I’m probably not going to do an update on this every month, but things are still changing fast enough that it is worth it for now.
- my weight has dropped almost two stone — I’m still averaging about two pounds a week1, and my usual routines have reestablished themselves. I feel lighter in myself.
- I’m able to wear clothes I haven’t fitted into for years — I mentioned shirts last time, but now it’s trousers and jeans in smaller sizes which I can not only squeeze into but actually spend a comfortable day in.
One side note here is that the smaller jeans in particular don’t have big enough pockets to hold my phone. The last time I wore these was before I got a smart phone, and my current device is huge in comparison to the flip phone I had before. So I have had to get a phone holster to go on my belt so I can sit down while wearing my jeans.

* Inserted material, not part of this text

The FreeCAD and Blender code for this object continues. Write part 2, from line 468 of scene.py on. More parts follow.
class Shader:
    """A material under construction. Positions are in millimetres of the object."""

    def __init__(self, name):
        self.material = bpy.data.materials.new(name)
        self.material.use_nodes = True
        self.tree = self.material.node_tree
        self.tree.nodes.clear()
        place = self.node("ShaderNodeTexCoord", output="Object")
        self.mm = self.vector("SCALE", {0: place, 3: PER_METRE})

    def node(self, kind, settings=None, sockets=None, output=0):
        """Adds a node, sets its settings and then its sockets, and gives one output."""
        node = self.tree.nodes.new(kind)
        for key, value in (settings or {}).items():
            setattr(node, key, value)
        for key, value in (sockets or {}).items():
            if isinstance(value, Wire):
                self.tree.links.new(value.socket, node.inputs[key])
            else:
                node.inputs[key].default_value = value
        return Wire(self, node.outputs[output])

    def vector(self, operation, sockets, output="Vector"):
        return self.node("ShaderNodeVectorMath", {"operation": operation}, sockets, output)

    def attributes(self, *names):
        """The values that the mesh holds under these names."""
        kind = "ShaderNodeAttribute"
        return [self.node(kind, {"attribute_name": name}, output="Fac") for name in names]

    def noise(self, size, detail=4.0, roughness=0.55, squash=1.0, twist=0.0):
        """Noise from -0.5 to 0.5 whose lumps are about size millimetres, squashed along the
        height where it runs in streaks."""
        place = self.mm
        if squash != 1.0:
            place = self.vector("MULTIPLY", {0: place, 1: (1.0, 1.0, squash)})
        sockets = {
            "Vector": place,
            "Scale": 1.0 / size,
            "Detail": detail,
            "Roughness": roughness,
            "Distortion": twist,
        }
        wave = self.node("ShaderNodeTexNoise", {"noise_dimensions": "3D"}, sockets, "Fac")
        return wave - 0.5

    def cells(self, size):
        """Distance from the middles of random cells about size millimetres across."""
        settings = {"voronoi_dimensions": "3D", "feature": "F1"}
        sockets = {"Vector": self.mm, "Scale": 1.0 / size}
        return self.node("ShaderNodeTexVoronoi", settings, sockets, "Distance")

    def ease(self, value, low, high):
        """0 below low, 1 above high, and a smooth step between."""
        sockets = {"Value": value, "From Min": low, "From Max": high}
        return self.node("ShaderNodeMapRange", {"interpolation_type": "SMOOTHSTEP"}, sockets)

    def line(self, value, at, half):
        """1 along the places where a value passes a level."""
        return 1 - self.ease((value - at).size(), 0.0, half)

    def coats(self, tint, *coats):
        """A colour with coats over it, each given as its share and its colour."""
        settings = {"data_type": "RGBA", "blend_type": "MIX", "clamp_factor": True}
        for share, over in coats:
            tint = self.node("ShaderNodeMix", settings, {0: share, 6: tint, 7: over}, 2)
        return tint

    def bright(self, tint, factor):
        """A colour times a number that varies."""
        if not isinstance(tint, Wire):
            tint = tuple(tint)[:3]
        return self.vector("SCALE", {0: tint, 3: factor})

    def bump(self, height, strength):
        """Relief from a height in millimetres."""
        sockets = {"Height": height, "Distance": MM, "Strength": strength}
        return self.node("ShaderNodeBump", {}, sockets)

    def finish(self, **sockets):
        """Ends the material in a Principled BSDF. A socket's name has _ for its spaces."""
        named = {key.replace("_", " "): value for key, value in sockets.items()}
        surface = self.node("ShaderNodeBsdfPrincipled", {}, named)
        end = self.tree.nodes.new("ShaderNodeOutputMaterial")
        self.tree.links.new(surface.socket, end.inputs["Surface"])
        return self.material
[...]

Bonus: I can use this holster with anything.
- running continues to be easier — I am routinely seeing sub-nine minute pace over some pretty challenging routes, and even had a sub-7:30 mile coming down hill2. Today’s run is emblematic: I did a standard route and thought I had gone quite slowly because I kicked out too fast and then had to slow down a bit in the last mile, but when I checked my records it was the fastest I had run that route.
More significant is that I can run more; I have been able to increase my runs to five a week from four without additional discomfort. In fact, my joints feel much less painful in general.
Also, I just like how loose-limbed I am feeling when I run now. It’s relaxing to go out rather than dreary.
It’s been very positive.
The immediate goal is to regain my lifetime membership status with Weight Watchers3, a goal with which I have a slightly contentious relationship.
The last time I was following a Weight Watchers programme, I followed the plan but I wasn’t eating enough. The zero point foods were very restricted and contained no protein, and I ended up dropping weight past my goal to the point where I couldn’t stop losing. I increased my food intake with maintenance points and I was still shedding, so the meeting leader and I finagled the goal weight a little bit so I could stabilise at a lower weight that was closer to where I had landed while still satisfying the rules as they were then. Then I got my lifetime membership.
But the lower weight was not sustainable, as I had feared, and the purported lifestyle changes didn’t stick because I had been depriving myself in order to stay on programme4. I basically went back to my old eating habits within a month.
So, as I approach my goal weight, I find myself reviewing my records from 2006 and thinking that I need to talk to the leaders at my meeting to see what they think is the best way to negotiate this process. Do I aim for the original goal weight, which is less than ten pounds away now, or for the lower weight I have written on my lifetime membership card (which would probably be sustainable, given the newer programme).
It’s an interesting problem, but it’s a good problem to have.
 a kilogramme
 which obviously doesn’t count as a PB, but does have the benefit of teaching my body what that feels like so I can push for that pace on the flat.
 soon to be rebranded as “WW”, mostly to de-emphasise the weight loss portion of the programme, but I have thoughts on that I will share another time.
 the point of Weight Watchers is to encourage lifestyle changes and to not feel deprived in the process, but the older programme didn’t support that at all.